Out-Law News 1 min. read
22 Feb 2016, 4:23 pm
According to a report from London First, in 2014 more than £250 million in payments were made by developers instead of building affordable homes within the proposed development. This figure is significantly more than previous years. In 2011, payments of £20m were paid by developers across London.
According to a report in the Financial Times Kensington and Chelsea Council received £26m in 2015 and Westminster Council will receive approximately £24m for a development on the Strand.
In the London plan, "affordable housing should normally be provided on-site" and only "in exceptional cases where it can be demonstrated robustly" can affordable housing be provided off-site.

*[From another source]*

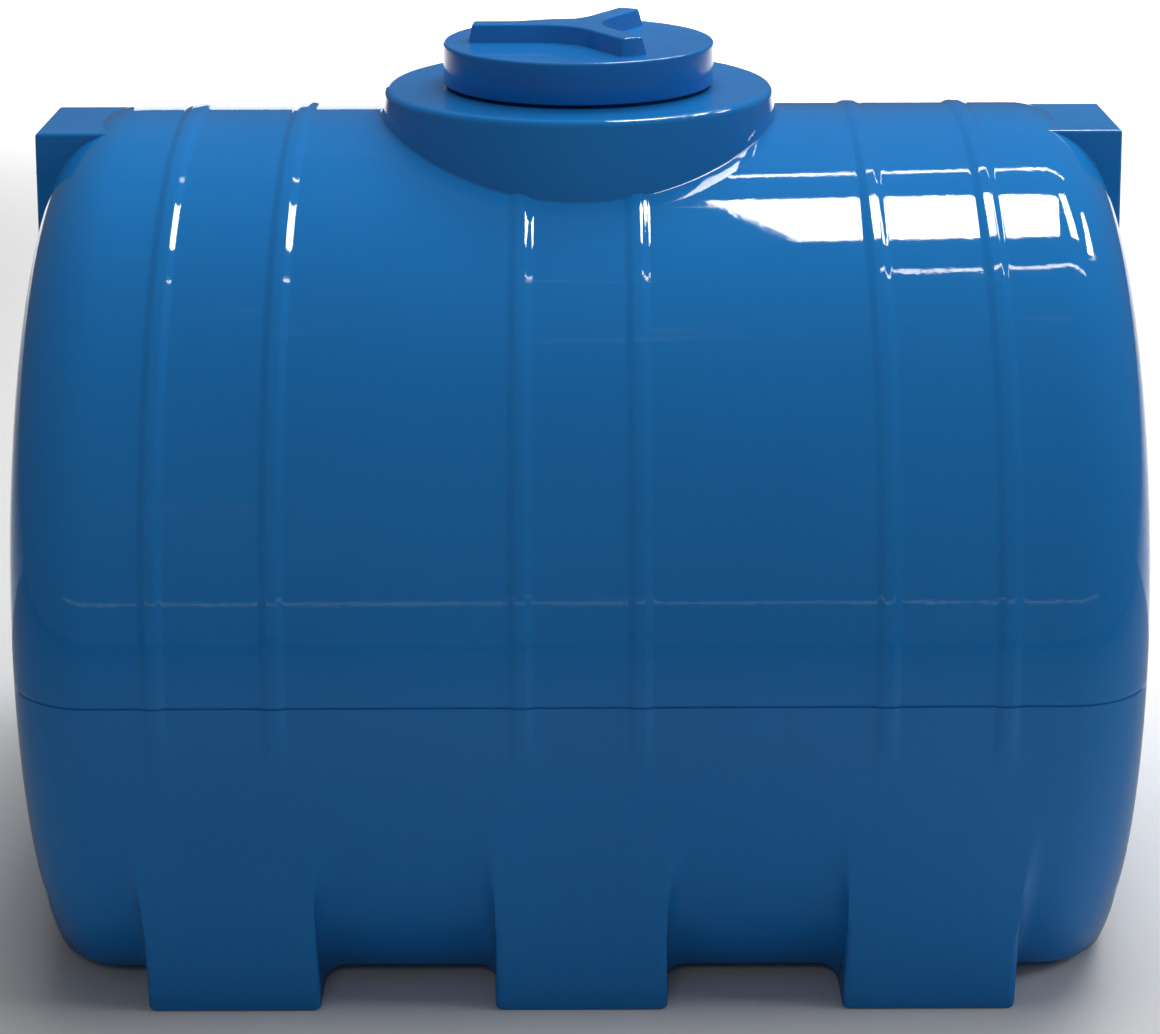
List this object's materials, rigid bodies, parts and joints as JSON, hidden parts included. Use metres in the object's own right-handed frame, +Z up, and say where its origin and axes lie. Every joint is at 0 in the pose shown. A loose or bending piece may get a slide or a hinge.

"A cash in lieu contribution should only be accepted where this would have demonstrable benefits in furthering the affordable housing and other policies in this Plan and should be ring-fenced and, if appropriate, pooled to secure additional affordable housing either on identified sites elsewhere or as part of an agreed programme for provision of affordable housing," the Plan said.
Currently there are no specific monitoring requirements regarding the expenditure of these payments. London First recommends that councils should have set criteria when such payments can be made and any payments received should be declared to the Greater London Authority (GLA) as part of a monitoring process. It also recommends that the payments should be used within a set period of time and if they remain un-used then they should automatically pass to the GLA to contribute towards a wider affordable housing scheme.
GLA committee member Darren Johnson said "Tightening up the oversight and use of this money would be very welcome. But it won’t address the fundamental flaws with off-site provision, including the tendency for councils to stick the affordable housing in the cheaper neighbourhoods so we don’t get mixed communities."